This, indeed produces correct tfrecords. I changed data_generator.py to include my own dataset information :

_PASCAL_VOC2009_SEG_INFORMATION = DatasetDescriptor(
    splits_to_sizes={
        'train' : 1049,
        'val' : 224,
        'test' : 226
    },
    num_classes=21,
    ignore_label=255
)

I'm using it on Google Colab to use GPU's. After having all the data where it is supposed to be, aswell as the model checkpoint xception71_dpc_cityscapes_trainval from https://github.com/tensorflow/models/blob/master/research/deeplab/g3doc/model_zoo.md.

I run the following command to train :

!python deeplab/train.py \
    --logtostderr \
    --training_number_of_steps=30000 \
    --train_split="train" \
    --model_variant="xception_71" \
    --atrous_rates=6 \
    --atrous_rates=12 \
    --atrous_rates=18 \
    --output_stride=16 \
    --fine_tune_batch_norm=False\
    --decoder_output_stride=4 \
    --train_crop_size="513,513" \
    --train_batch_size=4 \
    --dataset="pascal_2009" \
    --tf_initial_checkpoint="/content/models/research/deeplab/datasets/trainval_fine/model.ckpt.index" \
    --train_logdir="/content/drive/My Drive/exp_transfer/train_on_train_set/train" \
    --dataset_dir="/content/models/research/deeplab/datasets/tfrecord"

This command works fine, I got my chekpoint which I use for evaluation and visualization.

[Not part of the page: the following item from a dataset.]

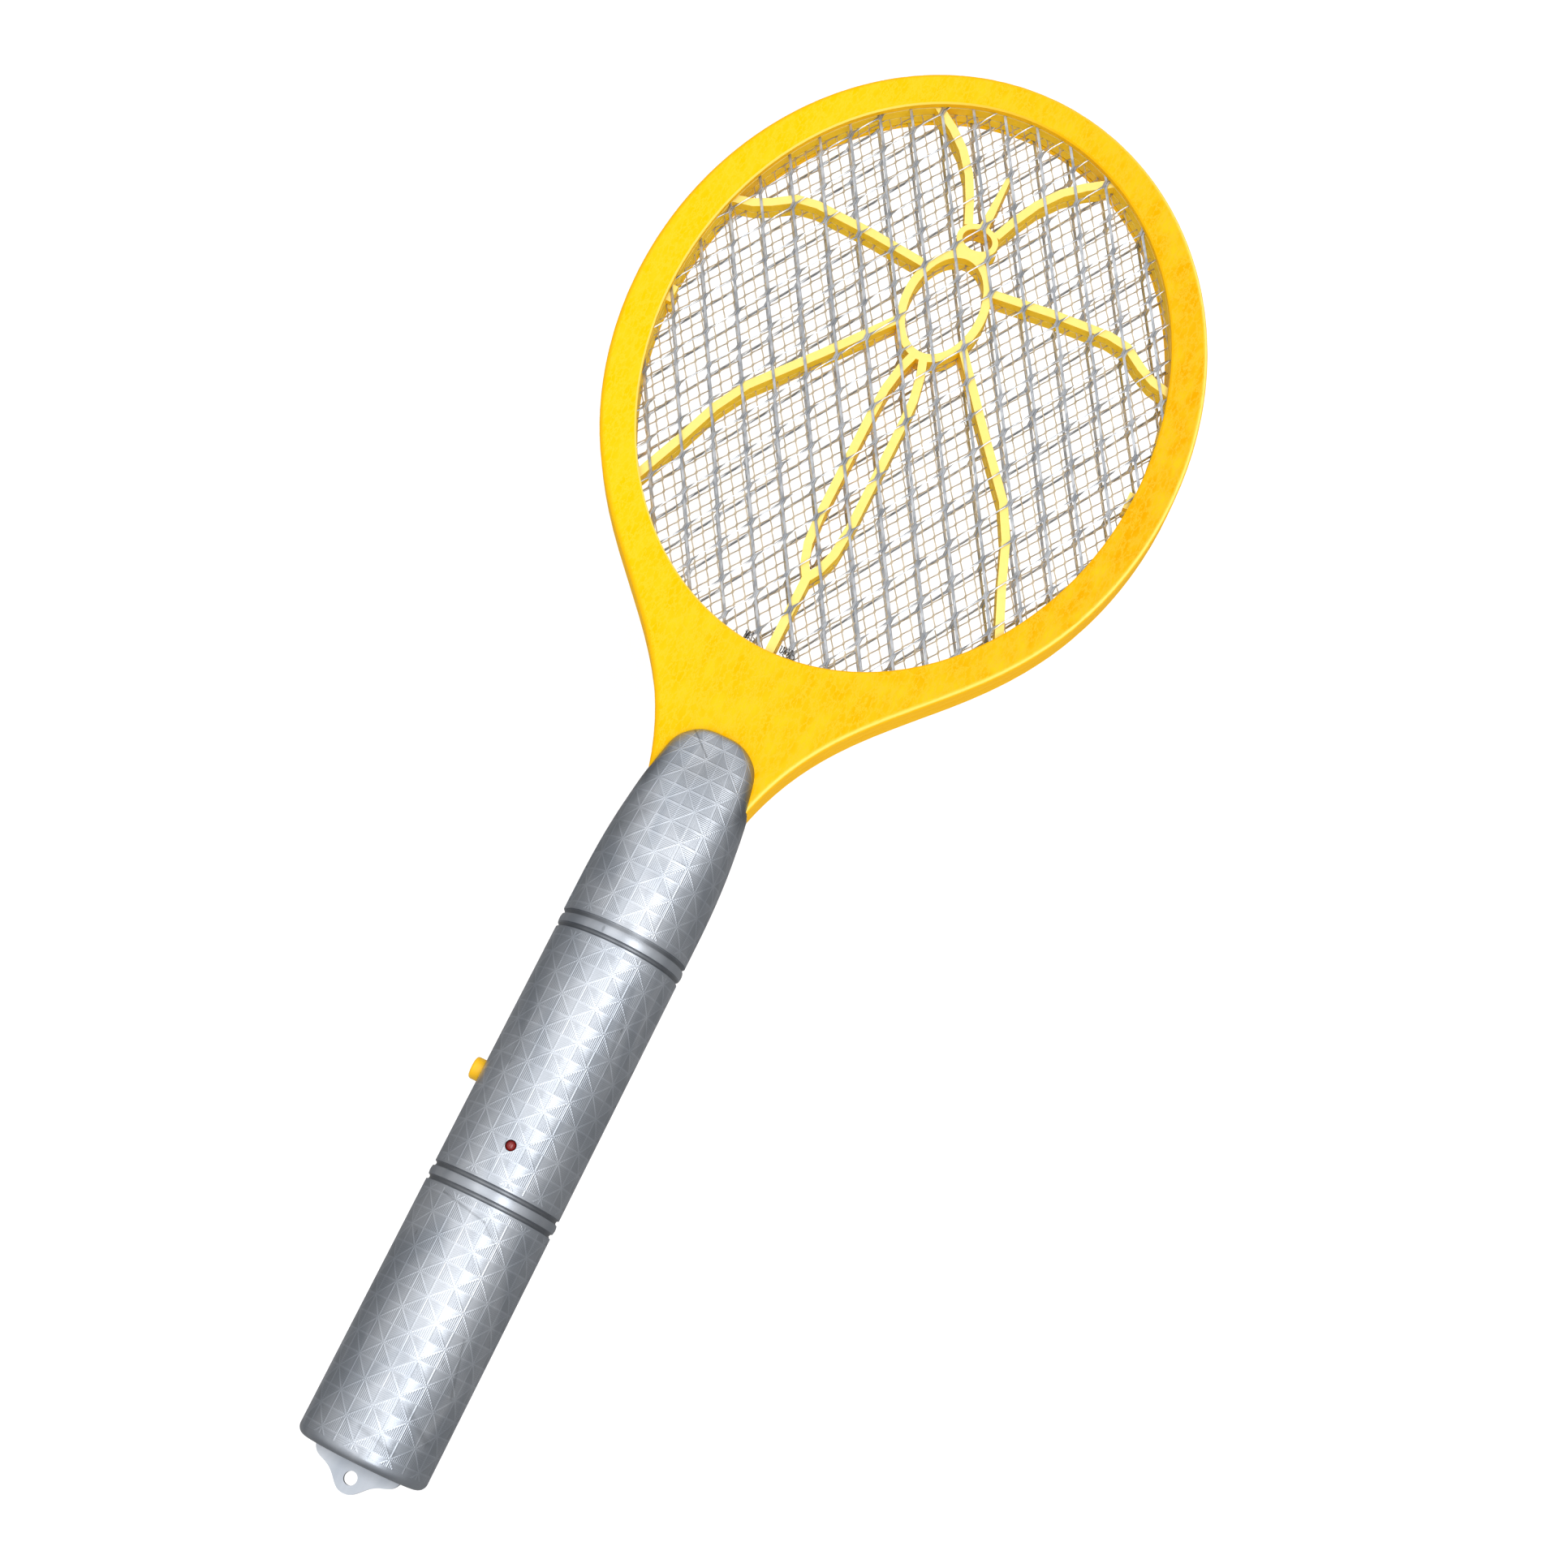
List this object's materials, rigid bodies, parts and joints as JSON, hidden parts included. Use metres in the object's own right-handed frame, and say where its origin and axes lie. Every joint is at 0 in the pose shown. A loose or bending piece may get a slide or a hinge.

Evalutation : I run this following command :

!python deeplab/eval.py \
    --logtostderr \
    --eval_split="val" \
    --model_variant="xception_71" \
    --atrous_rates=6 \
    --atrous_rates=12 \
    --atrous_rates=18 \
    --output_stride=16 \
    --decoder_output_stride=4 \
    --eval_crop_size="513,513" \
    --dataset="pascal_2009" \
    --eval_batch_size=1 \
    --checkpoint_dir="/content/drive/My Drive/exp_scratch/train_on_train_set/train" \
    --eval_logdir="/content/drive/My Drive/exp_scratch/train_on_train_set/eval" \
    --dataset_dir="/content/models/research/deeplab/datasets/tfrecord" \
    --max_number_of_evaluations=1

But here are the results :

eval/miou_1.0_class_15[0]
eval/miou_1.0_class_1[0]
eval/miou_1.0_class_10[0]
eval/miou_1.0_class_8[0]
eval/miou_1.0_class_17[0]
eval/miou_1.0_class_20[0]
eval/miou_1.0_class_0[0.805149138]
eval/miou_1.0_class_3[0]
eval/miou_1.0_class_7[0]
eval/miou_1.0_class_14[0]
eval/miou_1.0_class_18[0]
eval/miou_1.0_class_16[0]
eval/miou_1.0_class_19[0]
eval/miou_1.0_class_4[0]
eval/miou_1.0_overall[0.0383404382]
eval/miou_1.0_class_2[0]
eval/miou_1.0_class_9[0]
eval/miou_1.0_class_12[0]
eval/miou_1.0_class_6[0]
eval/miou_1.0_class_13[0]
eval/miou_1.0_class_11[0]
eval/miou_1.0_class_5[0]

Here the performance are 0 for all the classes that are not 0 (which I assume to be the background)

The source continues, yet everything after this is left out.